* _Objective_:
Count how many lines have the word "scene" in them. Reply with that number by itself.

* _Data_:
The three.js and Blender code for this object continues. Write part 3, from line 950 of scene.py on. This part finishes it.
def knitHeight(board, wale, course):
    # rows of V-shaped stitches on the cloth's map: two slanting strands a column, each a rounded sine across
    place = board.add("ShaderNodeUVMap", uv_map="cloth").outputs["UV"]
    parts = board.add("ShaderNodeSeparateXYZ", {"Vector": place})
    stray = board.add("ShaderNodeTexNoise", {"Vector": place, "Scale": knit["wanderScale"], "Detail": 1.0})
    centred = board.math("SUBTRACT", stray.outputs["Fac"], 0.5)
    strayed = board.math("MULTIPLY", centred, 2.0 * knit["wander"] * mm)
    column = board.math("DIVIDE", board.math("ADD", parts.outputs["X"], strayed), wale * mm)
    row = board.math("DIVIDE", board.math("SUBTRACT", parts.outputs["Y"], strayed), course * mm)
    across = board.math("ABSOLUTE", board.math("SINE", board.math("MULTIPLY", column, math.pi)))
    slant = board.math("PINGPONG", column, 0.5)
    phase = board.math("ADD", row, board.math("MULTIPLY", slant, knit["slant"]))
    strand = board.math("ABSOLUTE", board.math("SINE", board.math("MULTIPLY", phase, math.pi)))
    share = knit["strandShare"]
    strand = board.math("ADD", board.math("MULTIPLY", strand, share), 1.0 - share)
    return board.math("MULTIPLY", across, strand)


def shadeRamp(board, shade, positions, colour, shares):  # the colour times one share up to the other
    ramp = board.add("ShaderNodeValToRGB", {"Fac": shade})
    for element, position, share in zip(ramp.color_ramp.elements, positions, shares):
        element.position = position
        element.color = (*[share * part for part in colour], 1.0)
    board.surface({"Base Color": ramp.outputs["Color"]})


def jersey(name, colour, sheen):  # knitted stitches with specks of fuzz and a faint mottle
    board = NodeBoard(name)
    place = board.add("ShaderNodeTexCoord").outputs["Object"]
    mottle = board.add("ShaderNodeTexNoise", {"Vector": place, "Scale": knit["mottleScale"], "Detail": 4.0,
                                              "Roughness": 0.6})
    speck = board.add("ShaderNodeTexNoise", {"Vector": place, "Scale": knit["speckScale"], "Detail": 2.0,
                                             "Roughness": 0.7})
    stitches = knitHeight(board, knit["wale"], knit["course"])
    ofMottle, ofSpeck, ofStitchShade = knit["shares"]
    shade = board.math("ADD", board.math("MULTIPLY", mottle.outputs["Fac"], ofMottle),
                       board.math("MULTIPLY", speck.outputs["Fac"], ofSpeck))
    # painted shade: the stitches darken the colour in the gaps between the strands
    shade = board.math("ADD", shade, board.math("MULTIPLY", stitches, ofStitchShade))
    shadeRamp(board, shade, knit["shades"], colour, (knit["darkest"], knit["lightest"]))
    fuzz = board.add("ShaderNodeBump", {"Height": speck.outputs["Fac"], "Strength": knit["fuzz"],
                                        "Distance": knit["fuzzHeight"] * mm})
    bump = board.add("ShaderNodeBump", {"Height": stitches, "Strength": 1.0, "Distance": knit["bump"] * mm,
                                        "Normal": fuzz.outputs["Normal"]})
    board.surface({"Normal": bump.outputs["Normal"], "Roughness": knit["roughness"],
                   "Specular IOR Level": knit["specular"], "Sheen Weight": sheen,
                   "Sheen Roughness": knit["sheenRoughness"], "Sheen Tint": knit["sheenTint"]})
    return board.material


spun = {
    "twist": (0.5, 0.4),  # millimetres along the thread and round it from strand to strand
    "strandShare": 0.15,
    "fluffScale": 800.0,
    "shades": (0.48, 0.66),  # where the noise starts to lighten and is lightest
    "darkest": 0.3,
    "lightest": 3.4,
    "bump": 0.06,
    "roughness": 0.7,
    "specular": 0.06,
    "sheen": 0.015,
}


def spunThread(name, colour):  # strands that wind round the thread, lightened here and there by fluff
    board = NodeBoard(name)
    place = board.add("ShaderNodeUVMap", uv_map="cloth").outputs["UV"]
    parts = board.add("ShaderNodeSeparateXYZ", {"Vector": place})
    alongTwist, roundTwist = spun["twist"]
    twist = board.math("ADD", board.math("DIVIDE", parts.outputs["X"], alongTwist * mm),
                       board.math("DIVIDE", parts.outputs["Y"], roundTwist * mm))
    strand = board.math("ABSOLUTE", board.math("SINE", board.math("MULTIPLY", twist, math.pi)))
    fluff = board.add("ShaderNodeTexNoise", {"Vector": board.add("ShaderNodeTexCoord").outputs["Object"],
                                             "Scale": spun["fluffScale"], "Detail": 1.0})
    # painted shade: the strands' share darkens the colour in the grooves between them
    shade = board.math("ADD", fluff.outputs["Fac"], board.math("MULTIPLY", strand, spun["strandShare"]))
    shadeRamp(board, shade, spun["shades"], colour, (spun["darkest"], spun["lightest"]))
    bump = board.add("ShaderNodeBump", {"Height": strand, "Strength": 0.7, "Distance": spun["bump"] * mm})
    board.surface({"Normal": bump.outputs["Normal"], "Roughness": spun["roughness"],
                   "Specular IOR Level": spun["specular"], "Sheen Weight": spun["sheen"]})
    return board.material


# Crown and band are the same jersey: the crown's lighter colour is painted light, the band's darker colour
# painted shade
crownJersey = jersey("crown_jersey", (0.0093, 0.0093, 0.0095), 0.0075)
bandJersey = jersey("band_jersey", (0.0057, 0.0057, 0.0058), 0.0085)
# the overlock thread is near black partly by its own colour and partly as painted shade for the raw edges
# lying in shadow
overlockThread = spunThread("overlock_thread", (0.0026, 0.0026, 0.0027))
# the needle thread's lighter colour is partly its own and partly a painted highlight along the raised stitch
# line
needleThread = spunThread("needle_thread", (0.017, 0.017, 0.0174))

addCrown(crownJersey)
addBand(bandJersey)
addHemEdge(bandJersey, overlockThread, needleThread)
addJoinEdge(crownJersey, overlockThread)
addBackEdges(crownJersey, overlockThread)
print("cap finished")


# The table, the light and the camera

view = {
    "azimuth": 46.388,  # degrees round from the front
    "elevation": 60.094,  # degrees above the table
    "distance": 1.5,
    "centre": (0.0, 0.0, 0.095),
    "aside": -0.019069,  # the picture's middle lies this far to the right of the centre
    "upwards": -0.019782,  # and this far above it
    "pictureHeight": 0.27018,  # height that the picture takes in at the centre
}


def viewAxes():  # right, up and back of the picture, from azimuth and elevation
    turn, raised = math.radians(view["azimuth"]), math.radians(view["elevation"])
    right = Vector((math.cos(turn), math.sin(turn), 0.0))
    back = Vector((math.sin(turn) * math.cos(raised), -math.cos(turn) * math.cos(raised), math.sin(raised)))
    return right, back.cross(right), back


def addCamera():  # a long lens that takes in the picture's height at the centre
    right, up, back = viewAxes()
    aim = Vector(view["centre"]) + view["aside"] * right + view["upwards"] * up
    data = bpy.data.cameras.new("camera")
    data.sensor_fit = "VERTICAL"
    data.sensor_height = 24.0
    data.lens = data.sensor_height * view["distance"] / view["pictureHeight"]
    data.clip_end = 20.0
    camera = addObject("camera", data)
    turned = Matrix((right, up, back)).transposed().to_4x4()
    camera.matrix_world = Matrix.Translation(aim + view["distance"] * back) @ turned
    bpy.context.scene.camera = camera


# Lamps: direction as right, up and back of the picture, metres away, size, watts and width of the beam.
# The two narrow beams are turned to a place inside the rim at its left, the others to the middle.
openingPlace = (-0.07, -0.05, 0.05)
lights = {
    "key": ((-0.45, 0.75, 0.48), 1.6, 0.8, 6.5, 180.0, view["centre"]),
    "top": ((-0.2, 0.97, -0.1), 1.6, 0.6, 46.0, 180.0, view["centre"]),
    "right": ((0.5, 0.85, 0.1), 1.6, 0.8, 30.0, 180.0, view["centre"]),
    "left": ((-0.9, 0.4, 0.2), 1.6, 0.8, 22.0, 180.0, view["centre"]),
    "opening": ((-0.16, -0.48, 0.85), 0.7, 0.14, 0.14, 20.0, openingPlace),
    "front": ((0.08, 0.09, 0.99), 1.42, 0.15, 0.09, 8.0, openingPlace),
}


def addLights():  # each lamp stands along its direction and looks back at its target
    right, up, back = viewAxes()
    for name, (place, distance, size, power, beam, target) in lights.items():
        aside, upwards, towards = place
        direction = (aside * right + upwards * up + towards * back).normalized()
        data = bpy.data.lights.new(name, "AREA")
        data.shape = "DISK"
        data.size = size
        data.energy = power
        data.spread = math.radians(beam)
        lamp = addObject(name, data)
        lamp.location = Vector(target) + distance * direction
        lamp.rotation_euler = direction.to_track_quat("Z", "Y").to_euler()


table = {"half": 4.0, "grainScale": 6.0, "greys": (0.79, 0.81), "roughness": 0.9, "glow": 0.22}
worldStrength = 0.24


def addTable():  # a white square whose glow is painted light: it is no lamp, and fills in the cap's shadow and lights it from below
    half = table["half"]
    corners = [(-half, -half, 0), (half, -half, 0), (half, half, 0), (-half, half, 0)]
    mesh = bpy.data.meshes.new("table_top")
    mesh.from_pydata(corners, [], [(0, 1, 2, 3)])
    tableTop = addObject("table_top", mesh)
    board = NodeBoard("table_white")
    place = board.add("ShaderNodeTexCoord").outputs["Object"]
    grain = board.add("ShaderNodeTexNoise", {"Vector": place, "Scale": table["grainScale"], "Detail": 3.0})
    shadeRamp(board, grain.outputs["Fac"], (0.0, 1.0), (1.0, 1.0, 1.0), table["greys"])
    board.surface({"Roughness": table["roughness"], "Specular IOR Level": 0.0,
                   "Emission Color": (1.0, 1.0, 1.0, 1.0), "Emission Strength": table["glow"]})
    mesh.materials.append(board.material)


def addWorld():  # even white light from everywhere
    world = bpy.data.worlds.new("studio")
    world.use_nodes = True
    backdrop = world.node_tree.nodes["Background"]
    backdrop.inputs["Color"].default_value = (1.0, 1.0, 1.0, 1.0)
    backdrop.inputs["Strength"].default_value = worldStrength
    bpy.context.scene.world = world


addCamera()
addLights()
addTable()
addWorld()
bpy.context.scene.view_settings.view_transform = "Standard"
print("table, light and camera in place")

* _The output_:
4